Reaction to Cyprus Referendum -- (House of Representatives - May 12, 2004)
The SPEAKER pro tempore. Under a previous order of the House, the gentleman from New Jersey (Mr. Pallone) is recognized for 5 minutes.
Mr. PALLONE. Mr. Speaker, last month the Greek Cypriot majority on the island nation of Cyprus overwhelmingly rejected a U.N. plan that forced them to put too much faith in the government of Turkey. Mr. Speaker, let us be clear. The Greek Cypriot people did not reject reunification of Cyprus. They rejected a proposal by U.N. Secretary-General Kofi Annan, a proposal they determined was not in the best interests of their nation as it prepared to join the European Union.
After the Annan plan was defeated, Cypriot President Papadopoulos said, "I should emphasize that the Greek Cypriots have not rejected the solution of the Cyprus problem. They are not turning their backs on their Turkish Cypriot compatriots." President Papadopoulos once again called upon Greek Cypriots and Turkish Cypriots to work together for a united Cyprus. Both the United Nations and the Bush administration must realize that the
Greek Cypriots are still dedicated to reunification, but they were simply not willing to accept a plan that forced them to accept the good will of the Turkish Government.
Mr. Speaker, before last month's vote, I voiced concern over some of the provisions included in the final Annan plan. I think the overall vote shows who benefited most from this plan, the Turkish Cypriot people and Turkey. I met with the Secretary-General in March to express my concerns with some of the proposals he was planning to include in his final plan. During that meeting, I strongly recommended that the United Nations maintain a presence on the island as long as the Turkish Army remained there.
The Secretary-General assured me that U.N. forces would remain on the island for a considerable amount of time, but his final plan allowed Turkish troops to stay indefinitely without an international presence. This was simply unacceptable. Like most Greek Cypriots, I was extremely worried about the actions Turkish troops would take with the absence of a neutral international presence to keep them in line. I was also concerned that Turkey would not abide by the final agreement and its troops would contribute to further instability and insecurity.

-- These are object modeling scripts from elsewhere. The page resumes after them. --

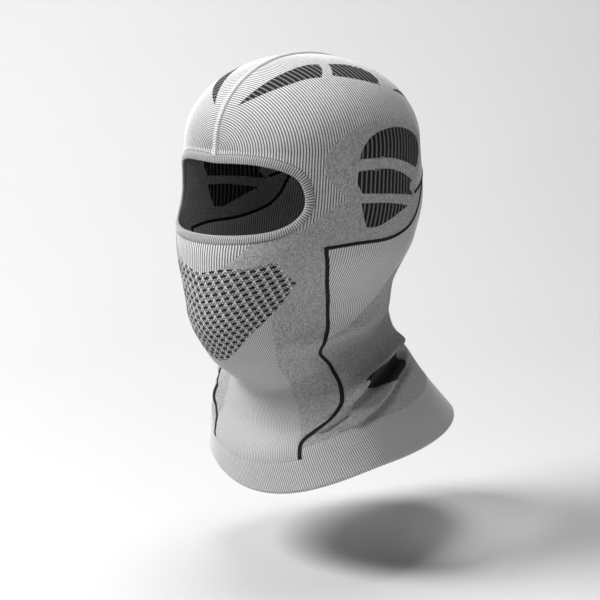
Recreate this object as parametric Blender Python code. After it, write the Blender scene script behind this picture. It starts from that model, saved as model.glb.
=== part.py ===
"""Knitted sports balaclava in its worn shape, modelled as the zones and seams it is knitted from.

Frame: +Z is up, the face looks along -Y and the wearer's left is +X. The origin is the top of the
head, on the inside of the crown. Lengths in the tables below are millimetres, angles are degrees.

The cloth is one smooth shell. A place on it is (around, rise): around is the angle from the middle
of the face towards the wearer's left ear and on to the nape, and rise goes from 0 at the hem's edge
to 1 on the seam along the crown. Every zone is an outline drawn in those two numbers.
"""
import math

import bmesh
import bpy
import numpy as np
from mathutils import Vector
from mathutils.geometry import delaunay_2d_cdt

MM = 0.001
CLOTH = 1.2            # thickness of the ribbed cloth
GAP = 0.3              # between two neighbouring zones
MESH_STEP = 16.0       # triangle size inside a zone
EDGE_STEP = 9.5        # and along its outline

SEAM_WIDTH = 4.0       # raised seam along the crown
BAND_WIDTH = 6.0       # ribbed band round the eye opening
STITCH_WIDTH = 1.2     # line of stitches outside the band, and above the hem
NECK_PIPING_WIDTH = 2.8
NAPE_PIPING_WIDTH = 1.9

BROW_RISE = 0.78       # above this ring the cloth closes on the crown seam
DOME_ROUNDNESS = 2.1
CROWN_MIDDLE = 2.0     # where the crown is highest, behind the origin

# Cross sections of the shell: rise | height at the front, side and back | reach to the front and
# back | half width | roundness of the front and back half (2 is an ellipse).
SECTIONS = (
    (0.00, -312, -285, -280, 52, 152, 85, 2.0, 2.0),    # edge of the hem, lying on the shoulders
    (0.10, -284, -256, -248, 58, 118, 77, 2.0, 2.0),    # top of the hem
    (0.22, -260, -234, -222, 50, 95, 71, 2.0, 2.0),     # neck
    (0.32, -238, -212, -198, 52, 80, 57, 2.0, 2.0),     # throat
    (0.40, -210, -196, -184, 83, 75, 56, 1.9, 2.1),     # chin
    (0.50, -176, -168, -162, 101, 70, 62, 1.9, 2.1),    # mouth
    (0.60, -136, -132, -130, 102, 88, 75, 2.0, 2.1),    # nose
    (0.70, -102, -102, -102, 94, 97, 78, 2.1, 2.1),     # eyes
    (BROW_RISE, -62, -62, -62, 85, 88, 80, 2.1, 2.1),   # brow
)

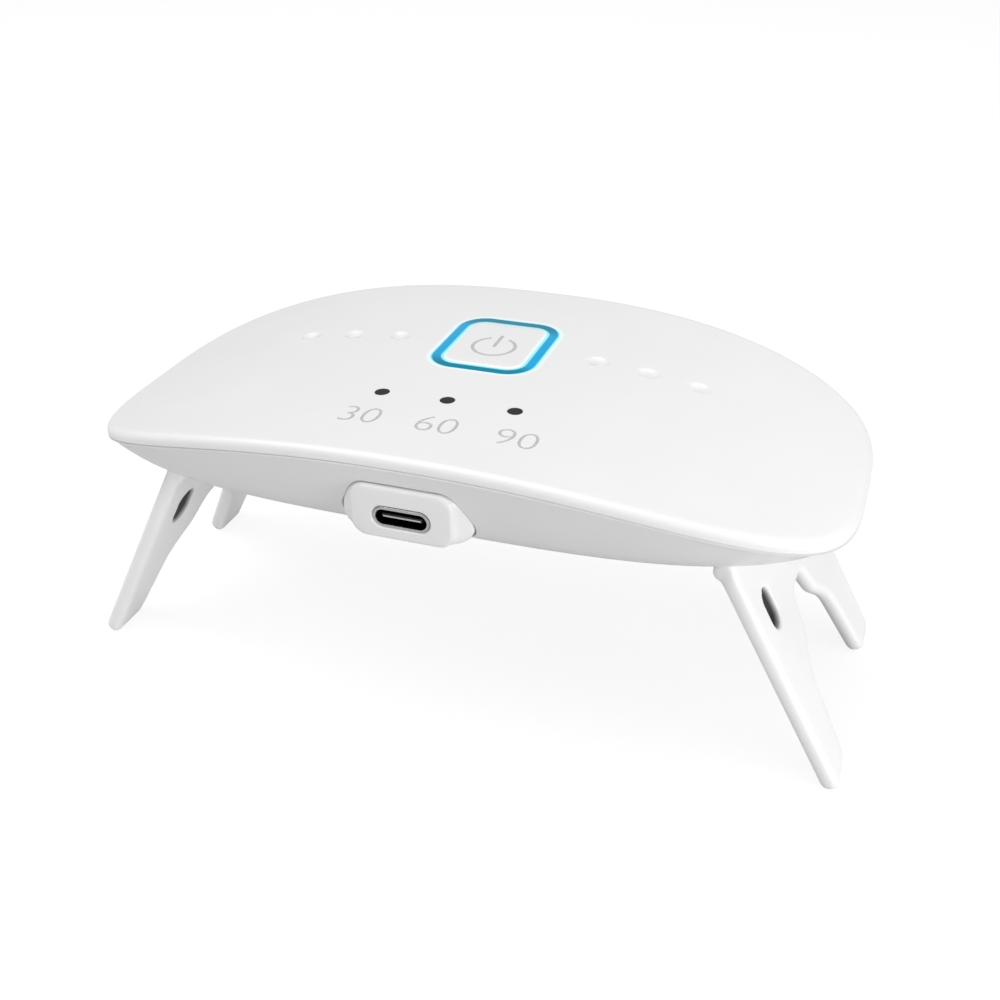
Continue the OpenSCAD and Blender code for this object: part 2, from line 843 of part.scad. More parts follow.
// Heel that meets the underside when the leg is open, in the upright plane
module heel() {
    top = base_z - seat_gap - hinge_z;
    low = 4.6;
    outer = low * tan(splay) + (leg_t / 2 + leg_shift) / cos(splay) - 0.1;
    polygon([
        [0, 0], [0.6, top], [outer - 0.9, top], [outer - 0.3, top - 0.6],
        [outer, -low], [outer - leg_t / 2, -low]
    ]);
}

// A length along the hinge on each half of the frame, drawn in at both ends
module along_barrels(draw) {
    from = lug_w / 2 + side_gap + draw;
    l = leg_w / 2 - draw - from;
    for (s = [-1, 1])
        translate([hinge_x, leg_y + s * (from + l / 2), hinge_z])
            rotate([90, 0, 0])
                linear_extrude(l, center = true)
                    children();
}

// The right frame's place, or the left one's by half a turn, as a frame is the same either way
module at_side(side) {
    translate([0, (1 - side) * leg_y, 0])
        rotate([0, 0, 90 * (1 - side)])
            children();
}

module leg_frame(side) {
    color(white)
    difference() {
        at_side(side) {
            in_leg_plane()
                leg_blade();
            along_barrels(barrel_in)
                circle(barrel_r);
            along_barrels(leg_edge + barrel_in)
                heel();
        }
        at_side(side)
            in_leg_plane()
                leg_cutters();
        at_side(side)
            hinge_bore(pin_r + run_gap, pin_l + 2 * side_gap);
        translate([-overall_l, leg_y - leg_w, -10])
            cube([2 * overall_l, 2 * leg_w, 10]);
    }
}

module left_leg() {
    leg_frame(-1);
}

module right_leg() {
    leg_frame(1);
}

module left_hinge_pin() {
    color(steel)
    mirror([1, 0, 0])
        hinge_bore(pin_r, pin_l);
}

module right_hinge_pin() {
    color(steel)
    hinge_bore(pin_r, pin_l);
}

top_cover();
base_shell();
light_ring();
button_cap();
switch_plunger();
tact_switch();
timer_lens(1);  // timer_lens_1
timer_lens(2);  // timer_lens_2
timer_lens(3);  // timer_lens_3
port_surround();
usb_shell();
usb_tongue();
control_board();
driver_chip();
inductor();
capacitors();
ring_leds();
timer_leds();
board_link();
led_board();
uv_leds();
uv_domes();
reflector_tray();
board_screws();
case_screws();
left_leg();
right_leg();
left_hinge_pin();
right_hinge_pin();
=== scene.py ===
# %% [markdown]
# # Dressing a pocket nail lamp
# The lamp is a small arched housing of two glossy plastic mouldings on two folding leg frames. The
# frame comes first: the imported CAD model. Blender only adds looks to it, and hangs each piece that
# it builds on an empty named for its body. A part is either a CAD part with a finish, or a smoother
# piece that stands for it.

# %% Load the frame
from math import atan2, copysign, cos, pi, radians, sin

import bmesh
import bpy
from mathutils import Matrix, Vector


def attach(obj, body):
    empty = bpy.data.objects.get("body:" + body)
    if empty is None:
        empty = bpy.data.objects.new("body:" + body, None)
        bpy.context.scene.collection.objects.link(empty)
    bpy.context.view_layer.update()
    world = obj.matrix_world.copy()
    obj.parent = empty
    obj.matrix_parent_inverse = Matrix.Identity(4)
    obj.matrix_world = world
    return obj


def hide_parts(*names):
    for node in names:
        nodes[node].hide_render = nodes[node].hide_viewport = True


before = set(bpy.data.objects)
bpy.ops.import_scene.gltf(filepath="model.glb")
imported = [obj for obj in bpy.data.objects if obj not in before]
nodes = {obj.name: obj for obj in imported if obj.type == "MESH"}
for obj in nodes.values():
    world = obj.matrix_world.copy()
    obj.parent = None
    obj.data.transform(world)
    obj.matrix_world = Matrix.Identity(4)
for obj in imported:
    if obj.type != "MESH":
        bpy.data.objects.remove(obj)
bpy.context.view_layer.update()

MM = 0.001

# %% [markdown]
# ## The camera
# The photograph was taken from the right front and from above, so close that the near leg looks
# much larger than the far one. The camera therefore stands only 22 cm away, with a wide lens.

# %% Camera
AZIMUTH, ELEVATION, ROLL = radians(20.084), radians(30.643), radians(-0.955)
DISTANCE = 221.85 * MM
TARGET = Vector((3.015, 0, 27.837)) * MM
FOCAL_SHARE = 1.25725  # focal length as a share of the picture's width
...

Mr. Speaker, the Annan plan should have called for the removal of all foreign troops and should have eliminated the right of foreign powers to unilaterally intervene in Cyprus. Greek Cypriots were concerned that the plan did not contain ironclad provisions for the implementation of the agreement, especially for those provisions where Turkey's cooperation was necessary. The Cypriots were forced to take the Turkish Government at its word that occupied land would be returned to its rightful owners 3 to 5 years down the line. The Cypriots were forced to take the Turkish Government at its word that the Turkish Parliament would ratify the treaty. And, as I have said, the Cypriots were forced to believe that Turkey would remove its troops according to the timetable in the Annan plan and were forced to deal with the fact that Turkish troops will remain in Cyprus forever with Turkey having the unilateral right to intervene at any time.
Greek Cypriots were also concerned that the Annan plan denied the majority of the Greek Cypriot refugees the right of return to their homes in safety. They were also concerned the plan imposed on them the liability to pay large claims for the loss of use of properties in the Turkish occupied area.
Mr. Speaker, all of these concerns led to the rejection of the Annan plan by the Greek Cypriots in the referendum. But as the Greek Cypriot President said, the Greek Cypriots are not turning their backs on the Turkish Cypriots. Greek Cypriots will continue to hold out hope that a common future for all Cypriots within the European Union will eventually be a reality, but it must happen without any third parties, like the Turkish Government, dictating that future.